What is expected:
Reproduce verbatim the lines up to and including the one with "output terminals along", starting from the first.

Data excerpt:
****************************************

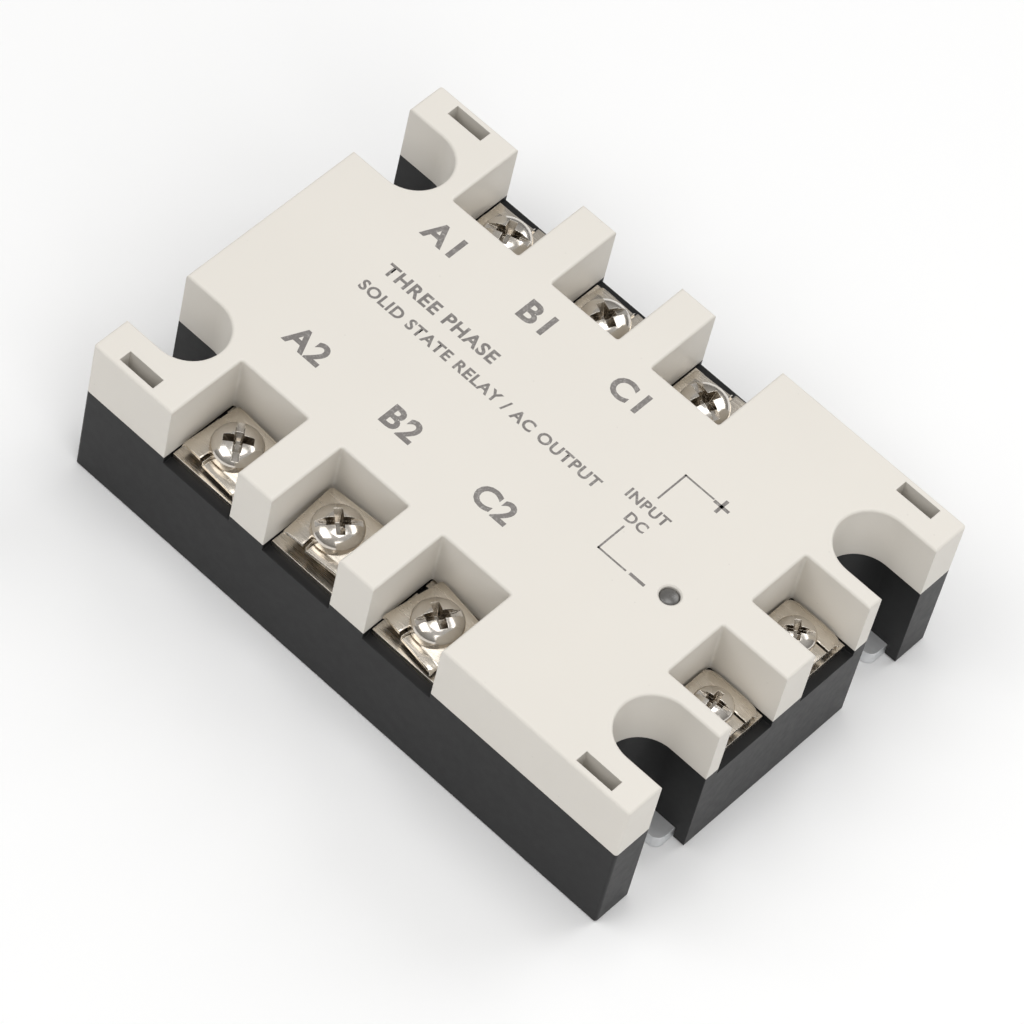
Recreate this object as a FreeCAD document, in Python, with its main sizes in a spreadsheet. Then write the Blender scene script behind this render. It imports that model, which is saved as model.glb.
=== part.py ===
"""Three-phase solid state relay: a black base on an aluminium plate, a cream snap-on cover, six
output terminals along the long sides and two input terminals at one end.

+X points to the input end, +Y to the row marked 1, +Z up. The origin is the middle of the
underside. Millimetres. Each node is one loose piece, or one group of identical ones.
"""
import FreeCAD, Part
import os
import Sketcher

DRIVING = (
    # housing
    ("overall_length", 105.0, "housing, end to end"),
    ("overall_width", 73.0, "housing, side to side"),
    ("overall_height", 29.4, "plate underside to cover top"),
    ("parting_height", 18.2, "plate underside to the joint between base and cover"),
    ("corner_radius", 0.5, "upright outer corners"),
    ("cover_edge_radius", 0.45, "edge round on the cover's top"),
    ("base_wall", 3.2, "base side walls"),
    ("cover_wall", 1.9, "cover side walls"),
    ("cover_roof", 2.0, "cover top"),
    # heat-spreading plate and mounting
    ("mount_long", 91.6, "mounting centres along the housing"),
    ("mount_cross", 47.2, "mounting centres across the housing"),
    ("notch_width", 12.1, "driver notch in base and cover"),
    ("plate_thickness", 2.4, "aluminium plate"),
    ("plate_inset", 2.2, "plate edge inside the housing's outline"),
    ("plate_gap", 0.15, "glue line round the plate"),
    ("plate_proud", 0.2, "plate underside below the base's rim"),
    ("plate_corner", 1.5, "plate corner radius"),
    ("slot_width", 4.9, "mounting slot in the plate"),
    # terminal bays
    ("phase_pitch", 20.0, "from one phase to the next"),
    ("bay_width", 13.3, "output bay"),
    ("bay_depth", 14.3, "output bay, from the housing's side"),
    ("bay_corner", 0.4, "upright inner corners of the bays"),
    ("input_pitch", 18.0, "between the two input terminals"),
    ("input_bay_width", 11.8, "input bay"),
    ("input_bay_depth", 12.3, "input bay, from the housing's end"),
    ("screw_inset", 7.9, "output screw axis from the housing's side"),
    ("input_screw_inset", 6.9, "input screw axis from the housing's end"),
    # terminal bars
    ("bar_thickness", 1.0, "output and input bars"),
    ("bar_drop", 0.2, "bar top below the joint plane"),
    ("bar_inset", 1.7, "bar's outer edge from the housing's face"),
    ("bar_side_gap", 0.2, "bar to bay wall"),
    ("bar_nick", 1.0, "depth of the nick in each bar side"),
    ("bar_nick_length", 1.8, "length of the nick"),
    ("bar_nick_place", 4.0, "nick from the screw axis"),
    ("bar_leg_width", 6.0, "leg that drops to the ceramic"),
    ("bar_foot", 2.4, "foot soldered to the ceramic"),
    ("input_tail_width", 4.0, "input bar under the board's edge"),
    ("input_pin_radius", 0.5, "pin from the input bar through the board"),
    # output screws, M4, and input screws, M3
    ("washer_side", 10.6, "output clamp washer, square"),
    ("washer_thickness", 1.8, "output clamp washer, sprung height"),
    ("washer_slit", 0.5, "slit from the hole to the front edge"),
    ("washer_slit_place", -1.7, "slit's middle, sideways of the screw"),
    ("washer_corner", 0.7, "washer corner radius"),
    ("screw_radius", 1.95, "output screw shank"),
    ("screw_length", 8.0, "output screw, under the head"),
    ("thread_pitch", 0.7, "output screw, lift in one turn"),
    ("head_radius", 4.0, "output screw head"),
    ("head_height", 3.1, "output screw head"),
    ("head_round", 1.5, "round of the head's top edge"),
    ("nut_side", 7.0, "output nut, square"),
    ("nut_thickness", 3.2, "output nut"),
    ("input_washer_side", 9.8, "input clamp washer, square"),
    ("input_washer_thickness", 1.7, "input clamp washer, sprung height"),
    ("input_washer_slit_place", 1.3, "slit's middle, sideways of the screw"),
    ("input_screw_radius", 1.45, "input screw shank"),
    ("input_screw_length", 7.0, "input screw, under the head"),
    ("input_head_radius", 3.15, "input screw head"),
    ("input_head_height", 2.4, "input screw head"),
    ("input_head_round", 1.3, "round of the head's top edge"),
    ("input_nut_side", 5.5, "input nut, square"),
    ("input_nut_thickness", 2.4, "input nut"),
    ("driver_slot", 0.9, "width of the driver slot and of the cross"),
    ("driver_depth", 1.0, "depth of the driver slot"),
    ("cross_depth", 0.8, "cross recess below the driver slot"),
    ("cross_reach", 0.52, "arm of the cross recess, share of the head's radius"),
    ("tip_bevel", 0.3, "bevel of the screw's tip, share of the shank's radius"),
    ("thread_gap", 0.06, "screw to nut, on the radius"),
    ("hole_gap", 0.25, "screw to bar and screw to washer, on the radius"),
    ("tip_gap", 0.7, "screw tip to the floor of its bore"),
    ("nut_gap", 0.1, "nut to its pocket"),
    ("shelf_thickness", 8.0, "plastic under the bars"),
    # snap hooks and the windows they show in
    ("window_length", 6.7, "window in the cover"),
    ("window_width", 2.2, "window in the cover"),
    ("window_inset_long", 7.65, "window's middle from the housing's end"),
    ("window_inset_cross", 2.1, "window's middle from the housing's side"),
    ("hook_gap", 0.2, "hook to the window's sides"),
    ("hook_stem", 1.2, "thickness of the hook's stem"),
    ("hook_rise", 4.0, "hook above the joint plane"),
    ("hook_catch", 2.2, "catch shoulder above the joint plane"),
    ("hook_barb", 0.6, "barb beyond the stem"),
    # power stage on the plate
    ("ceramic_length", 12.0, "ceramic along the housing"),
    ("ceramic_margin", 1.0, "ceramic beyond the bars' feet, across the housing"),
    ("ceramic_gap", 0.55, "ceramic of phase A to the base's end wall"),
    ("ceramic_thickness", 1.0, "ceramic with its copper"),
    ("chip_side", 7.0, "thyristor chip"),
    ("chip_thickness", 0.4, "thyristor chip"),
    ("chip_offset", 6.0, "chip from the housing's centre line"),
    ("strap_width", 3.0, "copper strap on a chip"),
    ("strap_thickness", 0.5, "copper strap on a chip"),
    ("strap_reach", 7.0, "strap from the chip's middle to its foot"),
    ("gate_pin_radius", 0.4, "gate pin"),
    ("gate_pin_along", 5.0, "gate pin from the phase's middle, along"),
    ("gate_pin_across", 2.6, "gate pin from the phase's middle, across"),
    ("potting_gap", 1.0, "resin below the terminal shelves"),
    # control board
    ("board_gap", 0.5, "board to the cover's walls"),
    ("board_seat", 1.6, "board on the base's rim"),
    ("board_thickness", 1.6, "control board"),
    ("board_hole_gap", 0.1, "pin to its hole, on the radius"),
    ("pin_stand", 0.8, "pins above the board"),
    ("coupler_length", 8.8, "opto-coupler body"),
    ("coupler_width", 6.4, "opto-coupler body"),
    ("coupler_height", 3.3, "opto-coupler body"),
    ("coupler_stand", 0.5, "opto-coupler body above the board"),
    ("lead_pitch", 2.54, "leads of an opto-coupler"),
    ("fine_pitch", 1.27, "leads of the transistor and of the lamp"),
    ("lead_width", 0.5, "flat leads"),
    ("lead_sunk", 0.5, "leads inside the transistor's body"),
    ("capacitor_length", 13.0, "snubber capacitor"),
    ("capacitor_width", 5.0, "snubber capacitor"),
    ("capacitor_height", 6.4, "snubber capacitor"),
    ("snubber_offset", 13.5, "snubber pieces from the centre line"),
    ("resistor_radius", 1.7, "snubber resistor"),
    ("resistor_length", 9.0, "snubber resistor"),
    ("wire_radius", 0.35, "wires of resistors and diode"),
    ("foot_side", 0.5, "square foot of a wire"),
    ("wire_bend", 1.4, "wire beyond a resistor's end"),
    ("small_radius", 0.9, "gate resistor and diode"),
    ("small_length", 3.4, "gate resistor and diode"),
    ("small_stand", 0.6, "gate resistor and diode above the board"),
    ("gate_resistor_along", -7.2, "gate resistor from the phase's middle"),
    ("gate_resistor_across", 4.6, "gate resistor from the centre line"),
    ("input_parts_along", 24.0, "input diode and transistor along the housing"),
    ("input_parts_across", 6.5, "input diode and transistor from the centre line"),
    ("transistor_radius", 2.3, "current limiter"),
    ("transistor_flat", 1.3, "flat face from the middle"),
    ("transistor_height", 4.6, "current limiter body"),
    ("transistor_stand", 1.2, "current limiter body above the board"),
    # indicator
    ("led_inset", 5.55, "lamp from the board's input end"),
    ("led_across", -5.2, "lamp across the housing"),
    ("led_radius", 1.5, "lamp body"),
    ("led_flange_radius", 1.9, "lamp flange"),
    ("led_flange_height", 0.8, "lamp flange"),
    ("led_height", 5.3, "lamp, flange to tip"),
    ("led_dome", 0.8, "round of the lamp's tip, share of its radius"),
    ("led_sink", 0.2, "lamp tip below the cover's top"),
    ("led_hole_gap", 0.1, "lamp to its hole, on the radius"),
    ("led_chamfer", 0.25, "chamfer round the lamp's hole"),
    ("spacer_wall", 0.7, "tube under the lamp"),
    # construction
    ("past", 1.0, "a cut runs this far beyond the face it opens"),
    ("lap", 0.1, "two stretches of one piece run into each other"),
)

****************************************

Finished answer:
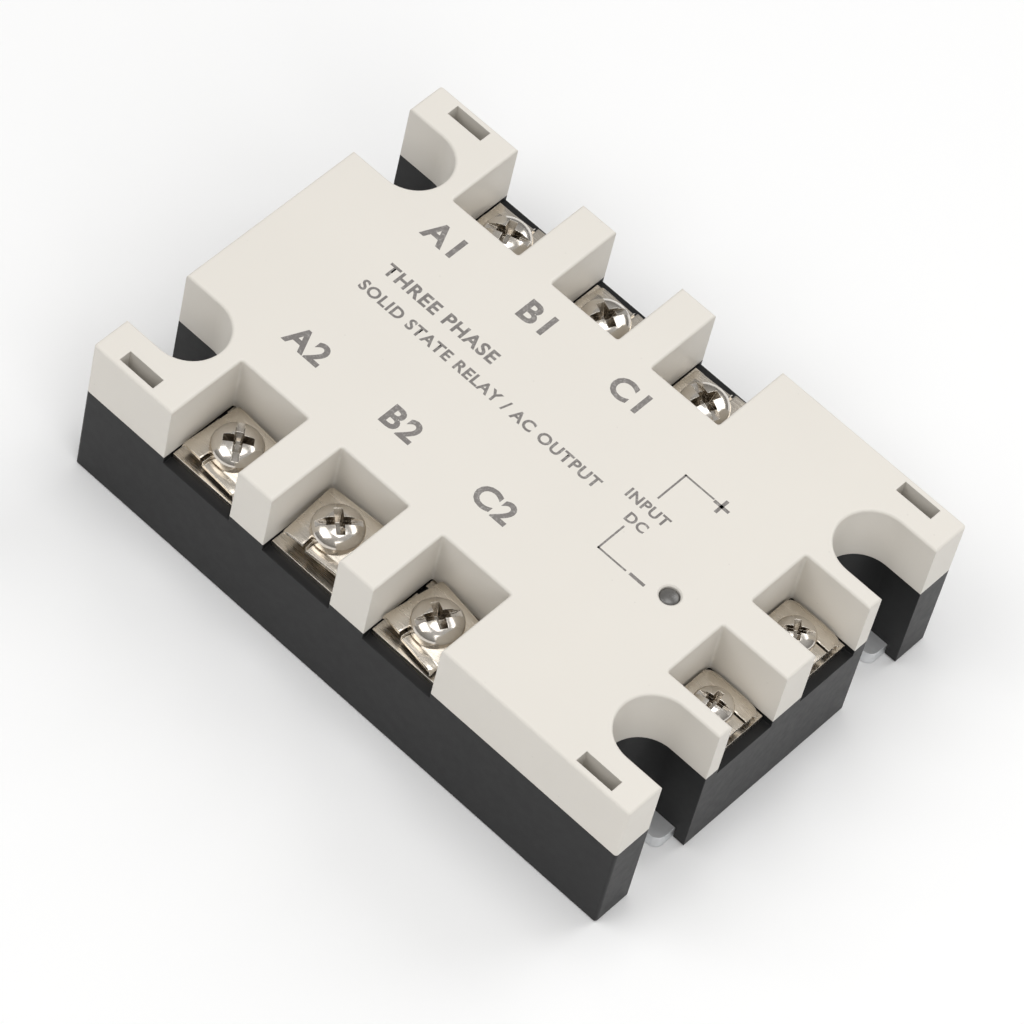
Recreate this object as a FreeCAD document, in Python, with its main sizes in a spreadsheet. Then write the Blender scene script behind this render. It imports that model, which is saved as model.glb.
=== part.py ===
"""Three-phase solid state relay: a black base on an aluminium plate, a cream snap-on cover, six
output terminals along the long sides and two input terminals at one end.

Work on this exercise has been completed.